When i run this file, i receive the error from image. You can see the ways i tryied to fix it, nothing works
Can someone explain why this happens and the best approach to avoid this? Is there a better way to get these Projects?
//vou até os seeds em x tempo
var https = require('https');
var Q = require('q');
var fs = require('fs');
var puppeteer = require('puppeteer');
var Projeto = require('./Projeto.js');
const url = 'https://www.99freelas.com.br/projects?categoria=web-e-desenvolvimento'
/*const idToScrape;
deverá receber qual a url e os parametros específicos de cada seed */
async function genScraper() {
const browser = await puppeteer.launch();
const page = await browser.newPage();
//page.setDefaultNavigationTimeout(60000);
page.waitForNavigation( { timeout: 60000, waitUntil: 'domcontentloaded' });
await page.goto(url);
var projetos = await page.evaluate(() => {
let qtProjs = document.querySelectorAll('.result-list li').length;
let listaDeProjs = Array.from(document.querySelectorAll('.result-list li'));
let tempProjetos = [];
for( var i=0; i<=listaDeProjs.length; i++ ) {
let titulo = listaDeProjs[i].children[1].children[0].textContent;
let descricao = listaDeProjs[i].children[2].textContent;
let habilidades = listaDeProjs[i].children[3].textContent;
let publicado = listaDeProjs[i].children[1].children[1].children[0].textContent;
let tempoRestante = listaDeProjs[i].children[1].children[1].children[1].textContent;
//let infoCliente;
proj = new Projeto(titulo, descricao, habilidades, publicado, tempoRestante);
tempProjetos.push(proj);
}
return tempProjetos;
});
console.log(projetos);
browser.close();
}
genScraper();
Upvotes: 3
Views: 3370
Reputation: 957
I recommend you to avoid using the method waitForNavigation
before the goTo
call.
Basically, It would be better to use the method gotTo
with the default value, that is 30000
. In my opinion, if the website takes more than 30 seconds to work or respond, there should be something wrong.

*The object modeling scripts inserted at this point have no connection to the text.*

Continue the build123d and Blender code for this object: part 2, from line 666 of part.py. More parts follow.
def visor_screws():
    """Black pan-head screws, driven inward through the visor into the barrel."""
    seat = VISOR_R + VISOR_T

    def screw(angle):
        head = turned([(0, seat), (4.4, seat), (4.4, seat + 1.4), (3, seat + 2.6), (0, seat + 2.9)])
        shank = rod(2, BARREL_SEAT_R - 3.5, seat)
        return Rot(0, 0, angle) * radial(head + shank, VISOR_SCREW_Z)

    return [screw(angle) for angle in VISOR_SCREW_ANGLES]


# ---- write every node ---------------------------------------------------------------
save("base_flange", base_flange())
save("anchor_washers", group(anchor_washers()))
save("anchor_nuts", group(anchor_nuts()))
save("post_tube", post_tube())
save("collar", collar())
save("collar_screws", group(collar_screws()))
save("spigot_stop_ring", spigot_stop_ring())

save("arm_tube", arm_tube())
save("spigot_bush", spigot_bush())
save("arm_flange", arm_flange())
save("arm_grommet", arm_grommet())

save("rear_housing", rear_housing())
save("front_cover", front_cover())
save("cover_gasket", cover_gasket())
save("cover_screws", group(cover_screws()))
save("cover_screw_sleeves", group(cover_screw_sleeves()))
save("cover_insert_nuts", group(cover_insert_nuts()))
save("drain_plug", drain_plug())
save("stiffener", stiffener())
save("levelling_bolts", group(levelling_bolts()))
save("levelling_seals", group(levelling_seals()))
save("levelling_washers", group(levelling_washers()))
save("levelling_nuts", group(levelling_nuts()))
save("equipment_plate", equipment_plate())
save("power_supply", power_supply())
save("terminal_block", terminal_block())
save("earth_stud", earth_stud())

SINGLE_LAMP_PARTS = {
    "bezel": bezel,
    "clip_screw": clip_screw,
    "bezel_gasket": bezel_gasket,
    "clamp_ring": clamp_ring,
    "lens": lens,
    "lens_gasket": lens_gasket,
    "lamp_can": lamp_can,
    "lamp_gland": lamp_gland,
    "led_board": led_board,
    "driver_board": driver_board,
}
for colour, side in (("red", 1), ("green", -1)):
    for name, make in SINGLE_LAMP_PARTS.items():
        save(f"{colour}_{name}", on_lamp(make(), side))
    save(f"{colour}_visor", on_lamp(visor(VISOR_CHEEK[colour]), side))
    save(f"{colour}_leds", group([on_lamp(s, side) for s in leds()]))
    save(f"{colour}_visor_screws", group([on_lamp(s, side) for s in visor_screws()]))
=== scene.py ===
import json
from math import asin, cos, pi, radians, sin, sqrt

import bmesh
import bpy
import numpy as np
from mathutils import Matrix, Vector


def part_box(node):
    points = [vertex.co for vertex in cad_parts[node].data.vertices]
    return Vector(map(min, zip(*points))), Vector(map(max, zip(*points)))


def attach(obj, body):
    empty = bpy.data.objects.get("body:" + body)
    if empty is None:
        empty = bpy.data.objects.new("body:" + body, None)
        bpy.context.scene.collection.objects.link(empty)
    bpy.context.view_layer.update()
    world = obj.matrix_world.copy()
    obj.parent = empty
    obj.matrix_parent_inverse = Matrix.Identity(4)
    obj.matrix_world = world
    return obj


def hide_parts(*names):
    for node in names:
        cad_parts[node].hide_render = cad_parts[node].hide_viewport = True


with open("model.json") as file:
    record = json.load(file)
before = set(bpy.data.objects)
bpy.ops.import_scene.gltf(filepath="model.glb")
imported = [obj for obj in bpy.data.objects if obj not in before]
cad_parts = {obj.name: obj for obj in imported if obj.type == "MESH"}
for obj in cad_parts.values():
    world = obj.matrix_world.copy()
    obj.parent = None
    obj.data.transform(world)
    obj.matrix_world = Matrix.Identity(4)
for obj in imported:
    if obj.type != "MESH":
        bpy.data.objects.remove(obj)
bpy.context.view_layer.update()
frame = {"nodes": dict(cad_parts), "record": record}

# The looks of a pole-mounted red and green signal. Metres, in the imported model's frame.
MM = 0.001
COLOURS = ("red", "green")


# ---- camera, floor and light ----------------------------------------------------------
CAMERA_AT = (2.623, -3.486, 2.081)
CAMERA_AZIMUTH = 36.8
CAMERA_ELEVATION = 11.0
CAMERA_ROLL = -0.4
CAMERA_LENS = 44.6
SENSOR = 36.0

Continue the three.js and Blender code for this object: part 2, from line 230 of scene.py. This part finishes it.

Instead, I would do something like this:
await page.goto(url, {
waitUntil: 'networkidle0'
});
Depending on the version of puppeteer that you're using, you will have different behaviours. I am using version 1.4.0 and it is working good so far.
Inside the documentation states the following:
The page.goto will throw an error if:
- there's an SSL error (e.g. in case of self-signed certificates).
- target URL is invalid.
- the timeout is exceeded during navigation.
- the main resource failed to load.
So, check that none of the previous scenarios is happening.
Also, you can curl the URL from your terminal to see if the URL respond to outside calls, cross origin problems are common too.
Sincerely, there is no way to say what can be triggering your timeout, but that checklist should help. I had a problem with timeout recently and the problem was my server configuration, so I suggest you to see also if the machine in which you are running this code, has the necessary memory to execute.
Upvotes: 1
Reputation: 8617
In your for loop,
for( var i=0; i<=listaDeProjs; i++ ) {
...
}
listaDeProjs
should be listaDeProjs.length
Your evaluation script will fail in several places, if anywhere along this path is undefined: (E.g., if children[1]
is undefined or children[0]
is undefined.)
listaDeProjs[i].children[1].children[0].textContent;
You can do the following with lodash
:
_.get(listaDeProjs[i],"children[1].children[0].textContent","")
That will default to ""
if there is no such value.
Additionally, the following works perfectly fine with your code in 1.7 via https://try-puppeteer.appspot.com/
await page.goto(url, {
waitUntil: 'networkidle2',
timeout: '5000'
});
Upvotes: 1